* Work to be completed
Please repeat all of the lines that follow, exactly as written.

* Source material

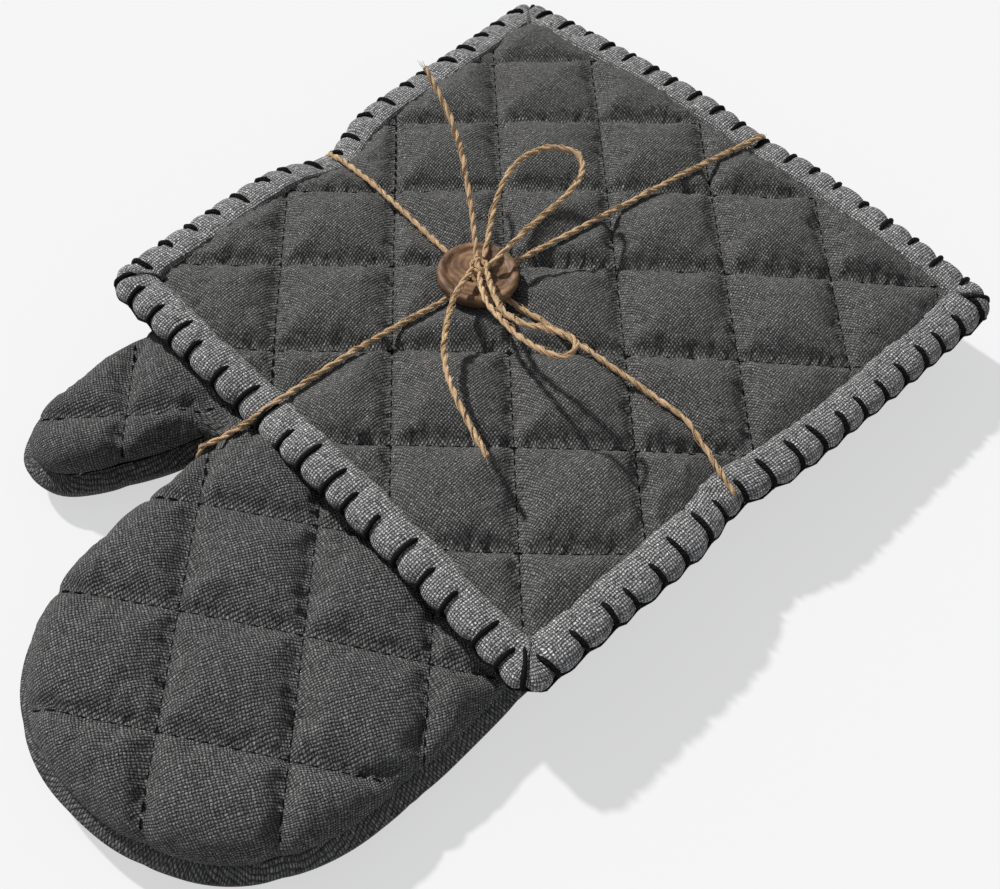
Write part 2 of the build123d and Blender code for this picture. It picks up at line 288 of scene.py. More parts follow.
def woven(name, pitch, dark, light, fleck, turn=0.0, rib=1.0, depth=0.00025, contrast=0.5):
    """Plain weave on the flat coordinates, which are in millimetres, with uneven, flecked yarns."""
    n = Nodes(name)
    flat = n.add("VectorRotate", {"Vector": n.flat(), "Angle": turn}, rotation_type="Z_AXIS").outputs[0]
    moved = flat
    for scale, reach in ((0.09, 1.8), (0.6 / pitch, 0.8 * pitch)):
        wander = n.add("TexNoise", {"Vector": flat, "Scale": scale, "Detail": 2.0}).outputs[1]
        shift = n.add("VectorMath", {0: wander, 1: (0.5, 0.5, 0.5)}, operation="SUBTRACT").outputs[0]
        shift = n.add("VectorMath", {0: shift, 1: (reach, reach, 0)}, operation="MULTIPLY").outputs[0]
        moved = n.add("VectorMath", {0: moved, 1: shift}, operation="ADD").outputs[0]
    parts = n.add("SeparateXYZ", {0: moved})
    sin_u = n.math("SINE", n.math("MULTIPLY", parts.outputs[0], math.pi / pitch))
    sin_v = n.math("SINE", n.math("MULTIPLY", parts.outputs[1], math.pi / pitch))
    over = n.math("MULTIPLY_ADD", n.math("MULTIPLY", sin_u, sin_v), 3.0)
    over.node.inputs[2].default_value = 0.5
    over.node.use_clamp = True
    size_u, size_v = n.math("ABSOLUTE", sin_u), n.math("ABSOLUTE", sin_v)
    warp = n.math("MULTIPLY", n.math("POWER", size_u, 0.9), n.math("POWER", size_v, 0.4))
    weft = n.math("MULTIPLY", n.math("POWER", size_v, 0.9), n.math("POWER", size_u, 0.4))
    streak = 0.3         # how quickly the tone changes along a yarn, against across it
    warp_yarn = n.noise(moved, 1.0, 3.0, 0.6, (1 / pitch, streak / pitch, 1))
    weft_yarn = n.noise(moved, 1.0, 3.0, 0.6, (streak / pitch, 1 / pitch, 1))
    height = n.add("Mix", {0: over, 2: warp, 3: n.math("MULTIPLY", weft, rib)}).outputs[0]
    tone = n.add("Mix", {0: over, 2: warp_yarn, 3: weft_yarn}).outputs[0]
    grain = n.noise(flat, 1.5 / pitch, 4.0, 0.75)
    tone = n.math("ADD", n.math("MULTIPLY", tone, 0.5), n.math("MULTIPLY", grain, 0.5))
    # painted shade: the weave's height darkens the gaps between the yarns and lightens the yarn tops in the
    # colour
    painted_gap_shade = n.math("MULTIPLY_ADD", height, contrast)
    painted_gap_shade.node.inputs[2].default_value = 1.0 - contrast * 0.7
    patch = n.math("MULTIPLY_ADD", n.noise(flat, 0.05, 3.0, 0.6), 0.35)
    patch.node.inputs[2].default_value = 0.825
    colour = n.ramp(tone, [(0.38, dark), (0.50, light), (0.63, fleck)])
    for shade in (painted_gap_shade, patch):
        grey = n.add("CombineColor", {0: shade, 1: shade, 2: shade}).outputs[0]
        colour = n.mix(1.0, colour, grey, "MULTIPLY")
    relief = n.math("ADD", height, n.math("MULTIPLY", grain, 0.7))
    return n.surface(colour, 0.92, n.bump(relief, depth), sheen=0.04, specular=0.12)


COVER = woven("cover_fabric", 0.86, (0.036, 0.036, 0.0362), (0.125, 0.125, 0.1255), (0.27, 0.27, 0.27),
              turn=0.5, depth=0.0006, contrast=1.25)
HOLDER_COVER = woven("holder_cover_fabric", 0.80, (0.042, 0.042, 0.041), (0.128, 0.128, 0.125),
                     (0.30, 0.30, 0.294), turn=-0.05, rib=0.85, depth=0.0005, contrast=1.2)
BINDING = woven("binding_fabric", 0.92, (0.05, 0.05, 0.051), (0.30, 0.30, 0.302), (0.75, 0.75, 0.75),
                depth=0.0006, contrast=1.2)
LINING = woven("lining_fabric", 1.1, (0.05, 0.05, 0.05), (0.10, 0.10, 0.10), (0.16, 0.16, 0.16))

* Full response
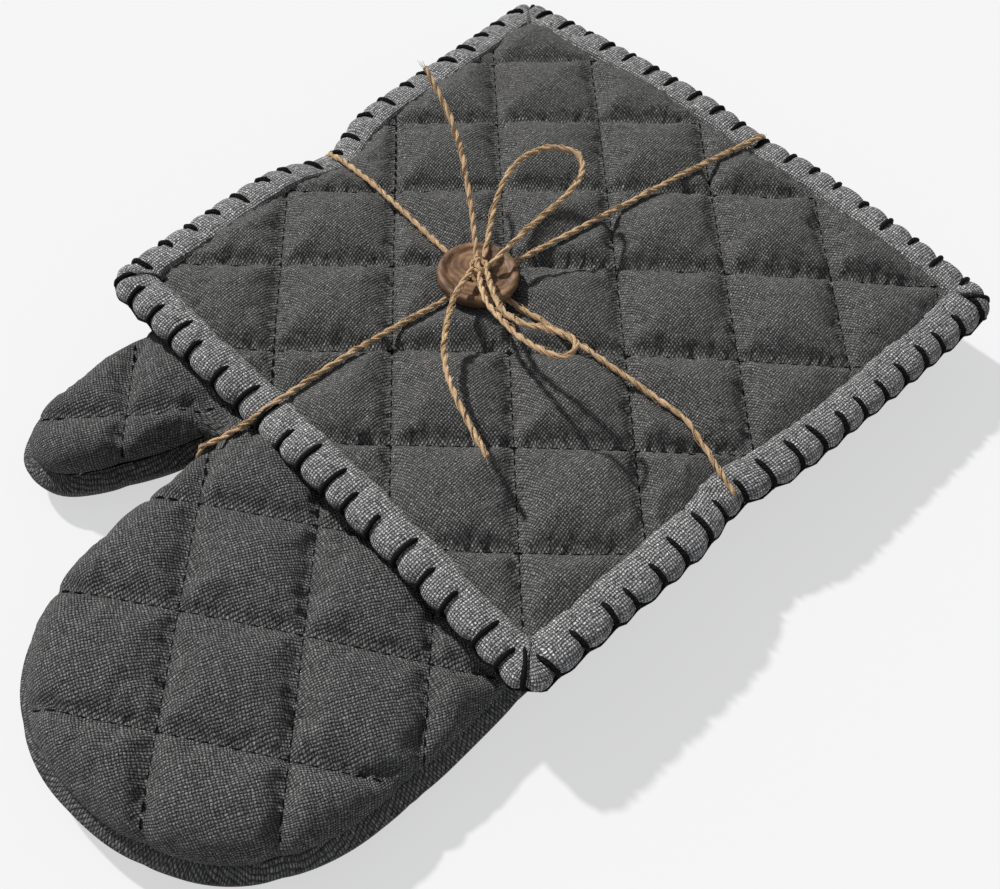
Write part 2 of the build123d and Blender code for this picture. It picks up at line 288 of scene.py. More parts follow.
def woven(name, pitch, dark, light, fleck, turn=0.0, rib=1.0, depth=0.00025, contrast=0.5):
    """Plain weave on the flat coordinates, which are in millimetres, with uneven, flecked yarns."""
    n = Nodes(name)
    flat = n.add("VectorRotate", {"Vector": n.flat(), "Angle": turn}, rotation_type="Z_AXIS").outputs[0]
    moved = flat
    for scale, reach in ((0.09, 1.8), (0.6 / pitch, 0.8 * pitch)):
        wander = n.add("TexNoise", {"Vector": flat, "Scale": scale, "Detail": 2.0}).outputs[1]
        shift = n.add("VectorMath", {0: wander, 1: (0.5, 0.5, 0.5)}, operation="SUBTRACT").outputs[0]
        shift = n.add("VectorMath", {0: shift, 1: (reach, reach, 0)}, operation="MULTIPLY").outputs[0]
        moved = n.add("VectorMath", {0: moved, 1: shift}, operation="ADD").outputs[0]
    parts = n.add("SeparateXYZ", {0: moved})
    sin_u = n.math("SINE", n.math("MULTIPLY", parts.outputs[0], math.pi / pitch))
    sin_v = n.math("SINE", n.math("MULTIPLY", parts.outputs[1], math.pi / pitch))
    over = n.math("MULTIPLY_ADD", n.math("MULTIPLY", sin_u, sin_v), 3.0)
    over.node.inputs[2].default_value = 0.5
    over.node.use_clamp = True
    size_u, size_v = n.math("ABSOLUTE", sin_u), n.math("ABSOLUTE", sin_v)
    warp = n.math("MULTIPLY", n.math("POWER", size_u, 0.9), n.math("POWER", size_v, 0.4))
    weft = n.math("MULTIPLY", n.math("POWER", size_v, 0.9), n.math("POWER", size_u, 0.4))
    streak = 0.3         # how quickly the tone changes along a yarn, against across it
    warp_yarn = n.noise(moved, 1.0, 3.0, 0.6, (1 / pitch, streak / pitch, 1))
    weft_yarn = n.noise(moved, 1.0, 3.0, 0.6, (streak / pitch, 1 / pitch, 1))
    height = n.add("Mix", {0: over, 2: warp, 3: n.math("MULTIPLY", weft, rib)}).outputs[0]
    tone = n.add("Mix", {0: over, 2: warp_yarn, 3: weft_yarn}).outputs[0]
    grain = n.noise(flat, 1.5 / pitch, 4.0, 0.75)
    tone = n.math("ADD", n.math("MULTIPLY", tone, 0.5), n.math("MULTIPLY", grain, 0.5))
    # painted shade: the weave's height darkens the gaps between the yarns and lightens the yarn tops in the
    # colour
    painted_gap_shade = n.math("MULTIPLY_ADD", height, contrast)
    painted_gap_shade.node.inputs[2].default_value = 1.0 - contrast * 0.7
    patch = n.math("MULTIPLY_ADD", n.noise(flat, 0.05, 3.0, 0.6), 0.35)
    patch.node.inputs[2].default_value = 0.825
    colour = n.ramp(tone, [(0.38, dark), (0.50, light), (0.63, fleck)])
    for shade in (painted_gap_shade, patch):
        grey = n.add("CombineColor", {0: shade, 1: shade, 2: shade}).outputs[0]
        colour = n.mix(1.0, colour, grey, "MULTIPLY")
    relief = n.math("ADD", height, n.math("MULTIPLY", grain, 0.7))
    return n.surface(colour, 0.92, n.bump(relief, depth), sheen=0.04, specular=0.12)


COVER = woven("cover_fabric", 0.86, (0.036, 0.036, 0.0362), (0.125, 0.125, 0.1255), (0.27, 0.27, 0.27),
              turn=0.5, depth=0.0006, contrast=1.25)
HOLDER_COVER = woven("holder_cover_fabric", 0.80, (0.042, 0.042, 0.041), (0.128, 0.128, 0.125),
                     (0.30, 0.30, 0.294), turn=-0.05, rib=0.85, depth=0.0005, contrast=1.2)
BINDING = woven("binding_fabric", 0.92, (0.05, 0.05, 0.051), (0.30, 0.30, 0.302), (0.75, 0.75, 0.75),
                depth=0.0006, contrast=1.2)
LINING = woven("lining_fabric", 1.1, (0.05, 0.05, 0.05), (0.10, 0.10, 0.10), (0.16, 0.16, 0.16))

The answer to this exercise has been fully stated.